*Task brief*.
Start at the line containing "doc.recompute()", stop at the line containing "if empty is", and set down every line in that stretch exactly as written, and nothing else.

___

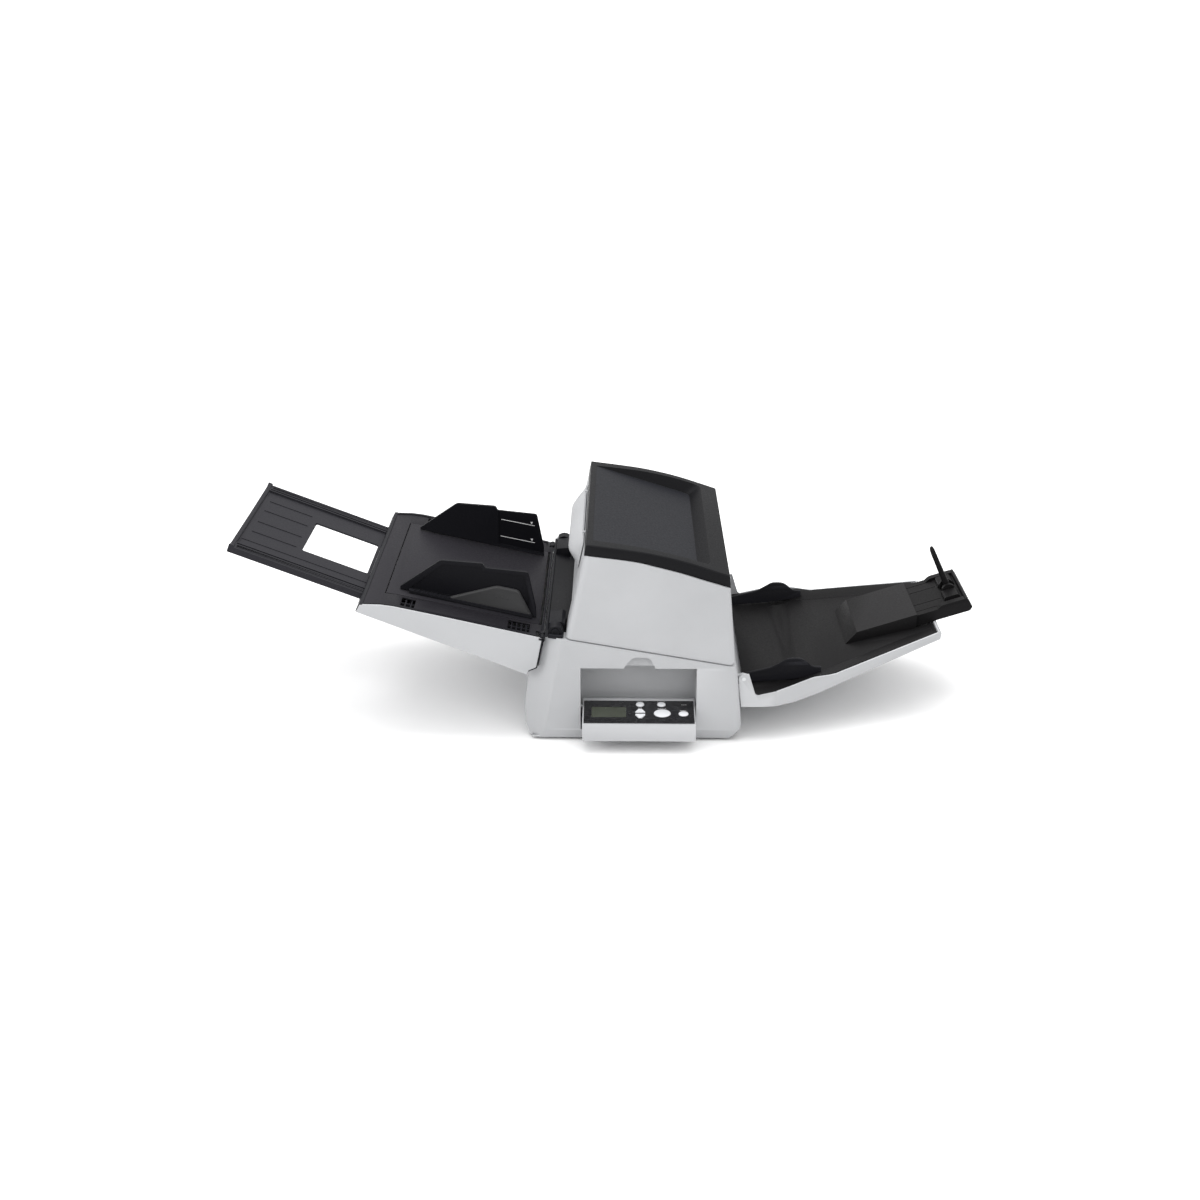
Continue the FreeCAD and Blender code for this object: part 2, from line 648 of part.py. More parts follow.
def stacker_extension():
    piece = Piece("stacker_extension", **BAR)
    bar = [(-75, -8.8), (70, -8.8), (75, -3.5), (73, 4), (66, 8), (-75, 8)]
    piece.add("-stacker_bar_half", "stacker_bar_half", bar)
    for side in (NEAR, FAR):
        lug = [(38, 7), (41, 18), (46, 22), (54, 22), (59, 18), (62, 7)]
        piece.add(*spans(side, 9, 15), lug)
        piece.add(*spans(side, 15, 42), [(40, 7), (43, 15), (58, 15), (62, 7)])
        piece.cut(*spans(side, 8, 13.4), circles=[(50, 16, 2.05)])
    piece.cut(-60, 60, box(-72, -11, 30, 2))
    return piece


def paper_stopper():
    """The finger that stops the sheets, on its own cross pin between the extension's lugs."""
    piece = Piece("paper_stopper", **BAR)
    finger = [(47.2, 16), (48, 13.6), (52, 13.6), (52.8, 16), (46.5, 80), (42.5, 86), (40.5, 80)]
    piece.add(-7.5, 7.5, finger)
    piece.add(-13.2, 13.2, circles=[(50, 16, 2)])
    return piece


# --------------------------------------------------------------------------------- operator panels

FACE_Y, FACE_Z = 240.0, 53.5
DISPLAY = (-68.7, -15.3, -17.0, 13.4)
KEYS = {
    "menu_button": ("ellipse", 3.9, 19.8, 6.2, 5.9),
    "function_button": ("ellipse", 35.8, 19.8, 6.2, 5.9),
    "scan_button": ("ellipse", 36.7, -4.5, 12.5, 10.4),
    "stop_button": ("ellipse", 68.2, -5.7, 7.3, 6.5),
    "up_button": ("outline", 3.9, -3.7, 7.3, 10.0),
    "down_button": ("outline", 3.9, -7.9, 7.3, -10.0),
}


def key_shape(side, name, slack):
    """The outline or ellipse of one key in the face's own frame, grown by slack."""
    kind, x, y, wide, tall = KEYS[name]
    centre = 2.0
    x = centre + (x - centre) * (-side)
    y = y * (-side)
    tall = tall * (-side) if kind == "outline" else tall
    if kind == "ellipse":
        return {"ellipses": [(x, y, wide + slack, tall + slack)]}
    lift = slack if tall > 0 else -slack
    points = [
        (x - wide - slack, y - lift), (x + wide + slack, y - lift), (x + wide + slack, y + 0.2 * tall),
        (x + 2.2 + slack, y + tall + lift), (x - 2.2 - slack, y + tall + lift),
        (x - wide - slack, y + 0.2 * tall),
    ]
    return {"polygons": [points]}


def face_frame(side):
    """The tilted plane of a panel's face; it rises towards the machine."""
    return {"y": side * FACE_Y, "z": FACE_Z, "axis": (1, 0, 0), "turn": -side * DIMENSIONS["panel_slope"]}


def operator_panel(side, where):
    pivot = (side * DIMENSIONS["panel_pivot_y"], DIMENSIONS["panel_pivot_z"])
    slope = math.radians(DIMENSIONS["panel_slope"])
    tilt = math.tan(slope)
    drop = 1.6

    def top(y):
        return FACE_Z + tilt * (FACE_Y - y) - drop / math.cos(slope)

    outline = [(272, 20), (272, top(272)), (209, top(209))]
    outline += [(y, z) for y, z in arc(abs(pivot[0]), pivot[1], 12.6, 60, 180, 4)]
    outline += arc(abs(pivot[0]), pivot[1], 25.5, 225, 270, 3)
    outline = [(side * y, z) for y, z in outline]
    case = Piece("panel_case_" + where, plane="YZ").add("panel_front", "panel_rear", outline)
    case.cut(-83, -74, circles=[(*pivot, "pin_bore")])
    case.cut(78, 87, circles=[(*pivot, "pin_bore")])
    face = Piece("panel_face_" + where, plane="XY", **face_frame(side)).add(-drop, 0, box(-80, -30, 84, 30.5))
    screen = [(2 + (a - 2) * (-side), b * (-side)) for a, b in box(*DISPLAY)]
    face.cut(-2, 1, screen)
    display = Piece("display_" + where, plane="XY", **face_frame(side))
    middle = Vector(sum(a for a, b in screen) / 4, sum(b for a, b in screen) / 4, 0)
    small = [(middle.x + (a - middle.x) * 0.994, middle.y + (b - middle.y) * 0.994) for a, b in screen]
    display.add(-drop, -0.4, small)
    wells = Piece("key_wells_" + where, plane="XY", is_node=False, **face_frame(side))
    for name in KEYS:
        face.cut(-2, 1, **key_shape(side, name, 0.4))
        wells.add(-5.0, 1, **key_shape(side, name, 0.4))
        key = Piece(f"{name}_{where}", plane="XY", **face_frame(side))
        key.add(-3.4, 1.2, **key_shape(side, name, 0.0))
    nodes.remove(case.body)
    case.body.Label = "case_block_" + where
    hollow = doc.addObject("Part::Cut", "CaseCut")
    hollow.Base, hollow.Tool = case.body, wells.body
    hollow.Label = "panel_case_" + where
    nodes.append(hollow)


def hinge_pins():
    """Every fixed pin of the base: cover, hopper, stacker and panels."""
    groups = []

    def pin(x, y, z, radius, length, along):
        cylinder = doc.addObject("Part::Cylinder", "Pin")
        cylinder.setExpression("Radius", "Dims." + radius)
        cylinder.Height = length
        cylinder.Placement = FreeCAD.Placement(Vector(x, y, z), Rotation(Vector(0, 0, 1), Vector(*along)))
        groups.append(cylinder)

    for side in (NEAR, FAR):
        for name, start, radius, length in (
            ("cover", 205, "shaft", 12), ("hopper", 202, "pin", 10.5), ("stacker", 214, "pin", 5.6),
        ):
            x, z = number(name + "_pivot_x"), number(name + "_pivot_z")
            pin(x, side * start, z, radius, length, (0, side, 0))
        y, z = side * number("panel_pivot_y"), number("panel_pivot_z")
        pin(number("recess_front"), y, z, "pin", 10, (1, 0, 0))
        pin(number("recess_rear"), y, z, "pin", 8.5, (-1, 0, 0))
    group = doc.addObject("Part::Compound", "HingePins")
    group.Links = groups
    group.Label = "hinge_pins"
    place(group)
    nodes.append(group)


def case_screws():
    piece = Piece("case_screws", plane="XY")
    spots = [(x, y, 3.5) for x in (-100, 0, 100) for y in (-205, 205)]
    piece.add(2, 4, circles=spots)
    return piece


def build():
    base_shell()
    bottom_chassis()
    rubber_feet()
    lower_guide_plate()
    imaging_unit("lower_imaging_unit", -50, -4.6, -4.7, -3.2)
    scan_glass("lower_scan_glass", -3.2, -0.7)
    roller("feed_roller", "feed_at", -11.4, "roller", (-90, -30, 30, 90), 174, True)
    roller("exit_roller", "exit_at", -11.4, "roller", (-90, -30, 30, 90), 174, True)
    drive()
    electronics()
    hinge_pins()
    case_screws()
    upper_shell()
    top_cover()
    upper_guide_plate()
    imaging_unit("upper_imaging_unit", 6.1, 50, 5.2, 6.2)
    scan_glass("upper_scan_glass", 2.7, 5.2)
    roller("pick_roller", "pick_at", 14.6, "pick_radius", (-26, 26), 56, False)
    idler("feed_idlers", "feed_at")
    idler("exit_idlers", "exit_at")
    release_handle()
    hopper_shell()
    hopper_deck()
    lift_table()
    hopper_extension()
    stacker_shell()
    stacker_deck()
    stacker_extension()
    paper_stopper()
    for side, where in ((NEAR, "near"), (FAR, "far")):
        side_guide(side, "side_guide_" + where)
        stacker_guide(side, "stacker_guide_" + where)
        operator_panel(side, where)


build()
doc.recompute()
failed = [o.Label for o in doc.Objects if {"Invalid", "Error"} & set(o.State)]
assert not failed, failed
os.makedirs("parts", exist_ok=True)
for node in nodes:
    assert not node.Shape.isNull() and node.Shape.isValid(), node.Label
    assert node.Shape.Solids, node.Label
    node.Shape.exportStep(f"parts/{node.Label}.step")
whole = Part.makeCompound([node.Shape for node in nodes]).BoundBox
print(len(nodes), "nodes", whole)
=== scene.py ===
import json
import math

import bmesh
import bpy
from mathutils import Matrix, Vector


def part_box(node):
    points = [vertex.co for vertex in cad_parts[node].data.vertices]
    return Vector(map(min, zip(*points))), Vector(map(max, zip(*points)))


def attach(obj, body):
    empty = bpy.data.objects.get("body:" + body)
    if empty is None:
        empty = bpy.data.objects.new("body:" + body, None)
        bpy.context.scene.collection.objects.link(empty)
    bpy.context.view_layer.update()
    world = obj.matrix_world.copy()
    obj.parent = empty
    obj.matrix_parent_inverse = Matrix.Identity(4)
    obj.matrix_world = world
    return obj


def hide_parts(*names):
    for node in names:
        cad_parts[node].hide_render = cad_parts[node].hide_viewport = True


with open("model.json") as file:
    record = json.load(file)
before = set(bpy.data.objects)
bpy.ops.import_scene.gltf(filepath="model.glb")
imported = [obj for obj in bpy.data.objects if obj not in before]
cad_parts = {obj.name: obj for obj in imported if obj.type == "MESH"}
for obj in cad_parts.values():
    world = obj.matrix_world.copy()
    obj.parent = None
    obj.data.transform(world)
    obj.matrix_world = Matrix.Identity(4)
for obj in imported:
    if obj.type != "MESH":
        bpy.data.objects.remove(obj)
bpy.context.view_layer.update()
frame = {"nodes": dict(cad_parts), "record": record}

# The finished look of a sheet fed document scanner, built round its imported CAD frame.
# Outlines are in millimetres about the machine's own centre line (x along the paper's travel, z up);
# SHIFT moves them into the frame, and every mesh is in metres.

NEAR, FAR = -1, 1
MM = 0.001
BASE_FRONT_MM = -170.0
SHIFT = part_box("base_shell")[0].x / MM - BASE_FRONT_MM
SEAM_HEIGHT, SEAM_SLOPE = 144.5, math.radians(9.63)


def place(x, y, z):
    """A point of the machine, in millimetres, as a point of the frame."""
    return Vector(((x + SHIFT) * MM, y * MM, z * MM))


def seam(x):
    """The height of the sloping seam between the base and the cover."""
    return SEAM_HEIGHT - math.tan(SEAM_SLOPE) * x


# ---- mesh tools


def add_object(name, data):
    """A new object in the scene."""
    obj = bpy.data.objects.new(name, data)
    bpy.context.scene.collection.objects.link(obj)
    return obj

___

*Exercise solution*.
doc.recompute()
failed = [o.Label for o in doc.Objects if {"Invalid", "Error"} & set(o.State)]
assert not failed, failed
os.makedirs("parts", exist_ok=True)
for node in nodes:
    assert not node.Shape.isNull() and node.Shape.isValid(), node.Label
    assert node.Shape.Solids, node.Label
    node.Shape.exportStep(f"parts/{node.Label}.step")
whole = Part.makeCompound([node.Shape for node in nodes]).BoundBox
print(len(nodes), "nodes", whole)
=== scene.py ===
import json
import math

import bmesh
import bpy
from mathutils import Matrix, Vector


def part_box(node):
    points = [vertex.co for vertex in cad_parts[node].data.vertices]
    return Vector(map(min, zip(*points))), Vector(map(max, zip(*points)))


def attach(obj, body):
    empty = bpy.data.objects.get("body:" + body)
    if empty is None:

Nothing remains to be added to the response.